John Flamsteed (1646-1719) was the first Royal Astronomer. Flamsteed spent nearly half a century observing and recording the sky. He catalogued over 3000 stars in his life. Flamsteed also worked to correct Bayer’s represnetations of the constellation figures. However, as he did not want to release unverified data, he kept his records under seal in Greenwich.
His observations were pulled for publication in 1712 by Isaac Newton and Edmund Halley, as commissioned by the king. Flamsteed refused to publish for the king, but Newton pirated 400 publications, of which Flamsteed managed to gather 300 of these and burn them.
In 1729 his wife published his Atlas Coelestis, assisted by Joseph Crosthwait and Abraham Sharp, who were responsible for the technical side. The introduction to the atlas concludes with this fantastic passage, elucidating the motivations of his loved ones and associates in publishing the work:
“And lastly, as the principal View of the Royal Founder of the Observatory was to obtain a good Catalogue of the fixed Stars, so it must be justly acknowledged that Mr.
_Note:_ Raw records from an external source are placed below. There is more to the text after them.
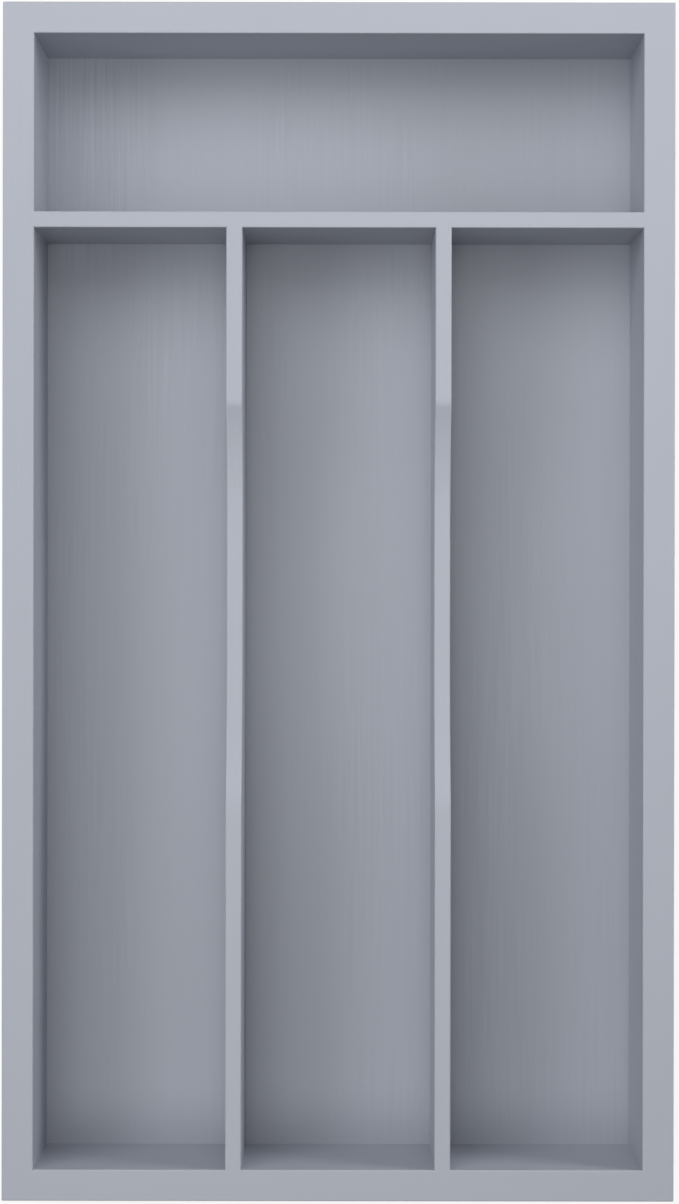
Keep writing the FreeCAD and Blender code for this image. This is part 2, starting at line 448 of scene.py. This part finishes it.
# %% Slice across the seams
def runs_across(face, axis, place):
    """True for a face with points on both sides of a plane."""
    values = [vert.co[axis] for vert in face.verts]
    return min(values) < place - NEAR and max(values) > place + NEAR


def is_inside(face):
    """True for a face that keeps clear of the side boards."""
    return all(abs(vert.co.x) < INNER_X - NEAR for vert in face.verts)


crossing = 0
for place in (-INNER_X, INNER_X):
    crossing += pick("faces", lambda face: runs_across(face, 0, place))
    slice_at(0, place)
for place in (-INNER_Y, CROSS_FRONT):
    crossing += pick("faces", lambda face: runs_across(face, 1, place) and is_inside(face))
    slice_at(1, place)
done()
print("faces sliced at the seams:", crossing)

# %% [markdown]
# Sawn ends
#
# A board that is separated from the body has an open hole in its skin at each end, and a flat face
# closes it. The pieces come off one after the other: the side boards first, because they run past
# all the others, then the end boards, then the cross divider, and the long dividers are what is
# left. That order keeps each test short, because it needs to look only at what hasn't gone yet.


# %% Tell which faces belong to which board
def belongs_to_side(side):
    """A test for the faces of the left (-1) or right (1) side board."""
    return lambda face: side * middle(face).x > INNER_X - NEAR


def belongs_to_end(end):
    """A test for the faces of the front (-1) or rear (1) board, once the side boards are gone."""
    return lambda face: end * middle(face).y > INNER_Y - NEAR


def belongs_to_cross(face):
    """True for the faces of the cross divider, once the side boards are gone."""
    return middle(face).y > CROSS_FRONT - NEAR


def belongs_to_long(side):
    """A test for the faces of one long divider, the last pieces left."""
    return lambda face: side * middle(face).x > 0


SEAM_ORDER = {
    "left_side_board": belongs_to_side(-1),
    "right_side_board": belongs_to_side(1),
    "front_board": belongs_to_end(-1),
    "rear_board": belongs_to_end(1),
    "cross_divider": belongs_to_cross,
    "left_long_divider": belongs_to_long(-1),
    "right_long_divider": belongs_to_long(1),
}
print("boards to part off:", len(SEAM_ORDER))

# %% Separate the boards and close their ends


def part_off(name, test):
    """Separates the faces that a test wants into a closed piece with a name."""
    edit(tray)
    count = pick("faces", test)
    before = set(bpy.data.objects)
    bpy.ops.mesh.separate(type="SELECTED")
    done()
    piece = (set(bpy.data.objects) - before).pop()
    piece.name = piece.data.name = name
    edit(piece)
    bpy.ops.mesh.select_all(action="SELECT")
    bpy.ops.mesh.fill_holes(sides=0)
    bpy.ops.mesh.select_all(action="SELECT")
    bpy.ops.mesh.normals_make_consistent(inside=False)
    done()
    print(name, "has", count, "faces and", len(piece.data.polygons) - count, "sawn ends")
    return piece


boards = {node: part_off(f"{node}_lacquered", test) for node, test in SEAM_ORDER.items()}
bpy.data.objects.remove(tray)

# %% [markdown]
# Tongues on the dividers
#
# A divider that only butts against a board would shear off, so each end has a stub tongue, shorter
# than the divider is high so that nothing shows from above. A tongue could be a block of its own
# pushed into the divider, but it is one piece with it in wood, so it is extruded out of the end.

# %% Extrude the tongues
TONGUE_THICKNESS = 4 * MM
TONGUE_TOP = RIM - 8 * MM
TONGUE_LENGTH = 4 * MM
SHORT_TONGUE_LENGTH = 2.5 * MM
CROSS_CENTRE = (CROSS_FRONT + CROSS_REAR) / 2
LONG_CENTRE = (LONG_INNER + LONG_OUTER) / 2


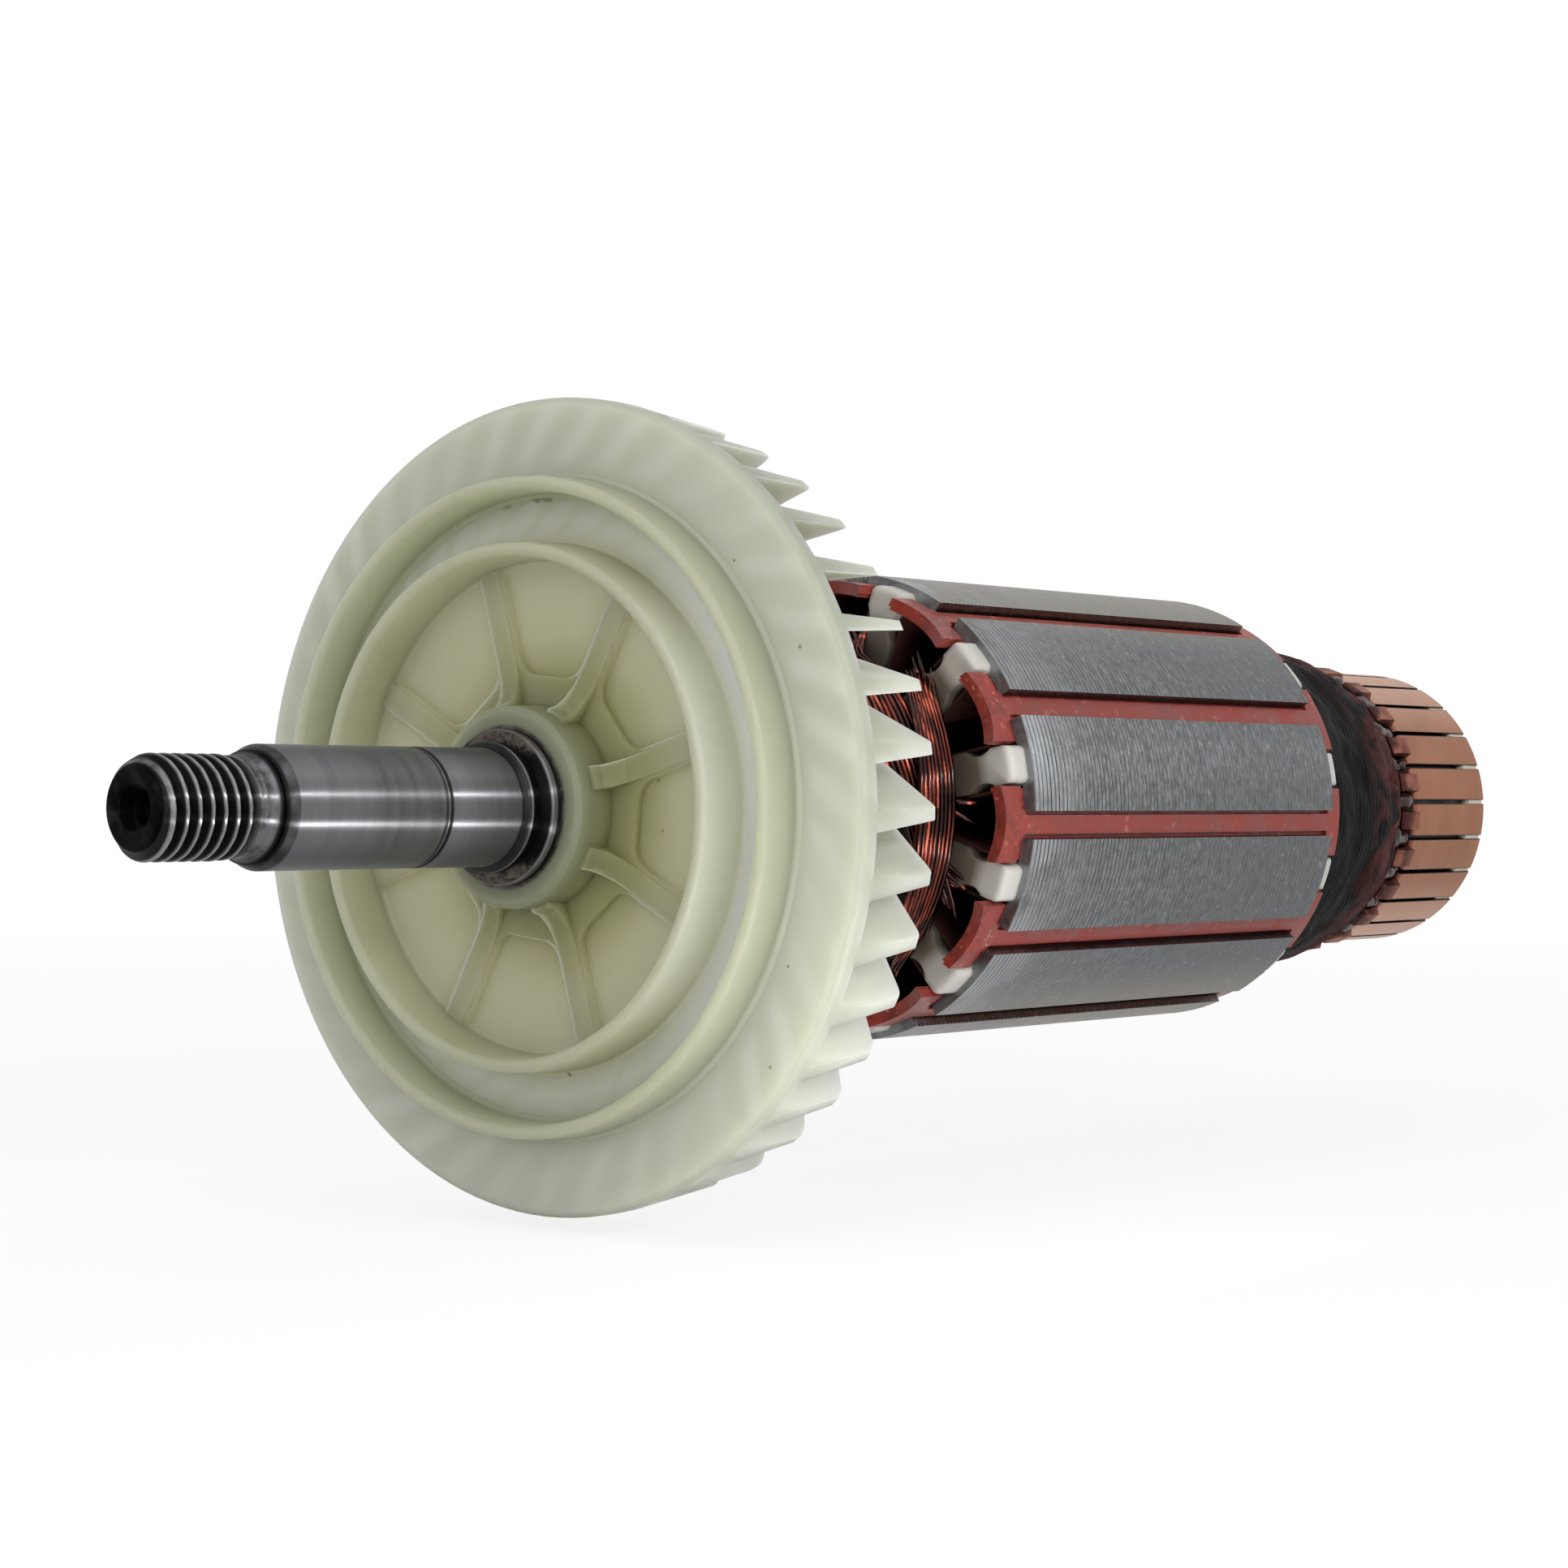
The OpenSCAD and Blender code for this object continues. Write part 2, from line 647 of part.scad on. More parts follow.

Flamsteed has fully accomplished that great End, having left behind him one of the largest and compleatest Catalogues that ever the World was enriched with, from which these Charts, are deduced, containing almost double the Number of the Stars in that of Hevelius’s, to the Honour of the British Nation, and the last Reputation of the Author; a Work that will render his Name famous to the latest Posterity; and perpetuate his Memory ’till Time shall be no more.”